- Born: 15 August 1938 Missouri, U.S.
- Died: 19 April 2017 (aged 78)
- Education: Rice University Johns Hopkins University
- Known for: Gillespie algorithm
- Scientific career
- Fields: Physics and Stochastic Processes
- Workplaces: University of Maryland, College Park NAWC China Lake
- Doctoral advisor: Aihud Pevsner
- Other academic advisors: Jan Sengers

= Daniel Gillespie =

American physicist

Daniel Thomas Gillespie (/ɡᵻˈlɛspi/ ghih-LES-pee; 15 August 1938 – 19 April 2017) was a physicist who is best known for his derivation in 1976 of the stochastic simulation algorithm (SSA), also called the Gillespie algorithm. Gillespie's broader research has produced articles on cloud physics, random variable theory, Brownian motion, Markov process theory, electrical noise, light scattering in aerosols, and quantum mechanics.

==Education==
Born in Missouri, Gillespie grew up in Oklahoma where he graduated from Shawnee High School in 1956. In 1960 he received his B.A. (magna cum laude and Phi Beta Kappa) with a major in physics from Rice University.

Gillespie received his Ph.D. from Johns Hopkins University in 1968 with a dissertation in experimental elementary particle physics under Aihud Pevsner. Part of his dissertation derived procedures for stochastically simulating high-energy elementary particle reactions using digital computers, and Monte Carlo methodology would play a major role in his later work. During his graduate student years at JHU he was also a Jr. Instructor (1960–63) and an Instructor (1966-68) in the sophomore General Physics course.

==Career==
From 1968 to 1971, Gillespie was a Faculty Research Associate at the University of Maryland College Park's Institute for Molecular Physics. He did research in classical transport theory with Jan Sengers. In 1971 he was also an Instructor in the university's Physics Department.

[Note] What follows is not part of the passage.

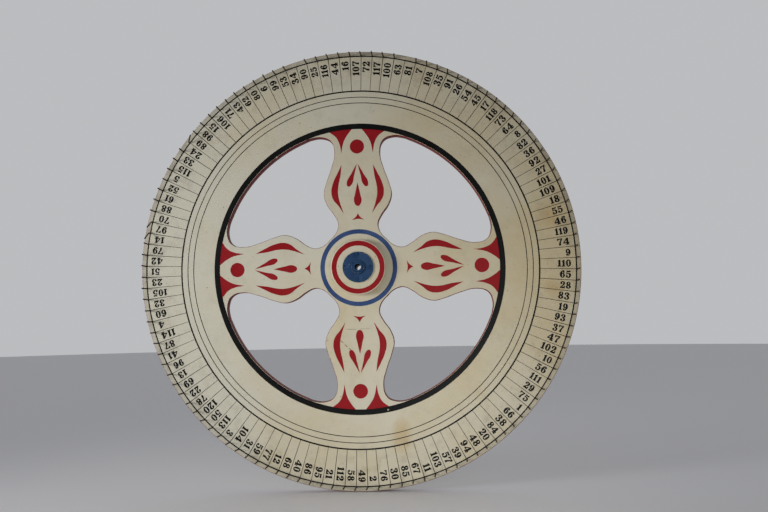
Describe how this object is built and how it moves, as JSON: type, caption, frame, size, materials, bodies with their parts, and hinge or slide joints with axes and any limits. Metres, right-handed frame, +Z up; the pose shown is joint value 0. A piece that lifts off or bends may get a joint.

From 1971 to 2001, Gillespie was a civilian scientist at the Naval Weapons Center in China Lake, California. Initially he was a Research Physicist in the Earth and Planetary Sciences Division. There his research in cloud physics led to a procedure for simulating the growth of raindrops in clouds, and that prompted his paper on the SSA. In 1981 he became Head of the Research Department's Applied Mathematics Research Group, and in 1994 he was made a Senior Scientist in the Research Department. He retired from China Lake in 2001.

From 2001 to 2015, Gillespie was a private consultant in computational biochemistry, working under contract for various periods of time with the California Institute of Technology, the Molecular Sciences Institute (in Berkeley), the Beckman Institute at Caltech, and the University of California, Santa Barbara. Most of this was in collaboration with the Linda Petzold research group in the Computer Sciences Department of UCSB.

==Books by Gillespie==
- Gillespie, Daniel T. (1970). "A Quantum Mechanics Primer" Was in print from 1970 to 1986 by International Textbook Co., International Textbook Co. Ltd, Halstead Press, and Editorial Reverte (Spanish translation).
- Gillespie, Daniel T. (1992). "Markov Processes: An Introduction for Physical Scientists"
- Gillespie, Daniel T. (2012). "Simple Brownian Diffusion: An Introduction to the Standard Theories" An Errata List for this book, including a heavily revised Sec. 5.6, can be downloaded free from the book’s webpage on the publisher’s website.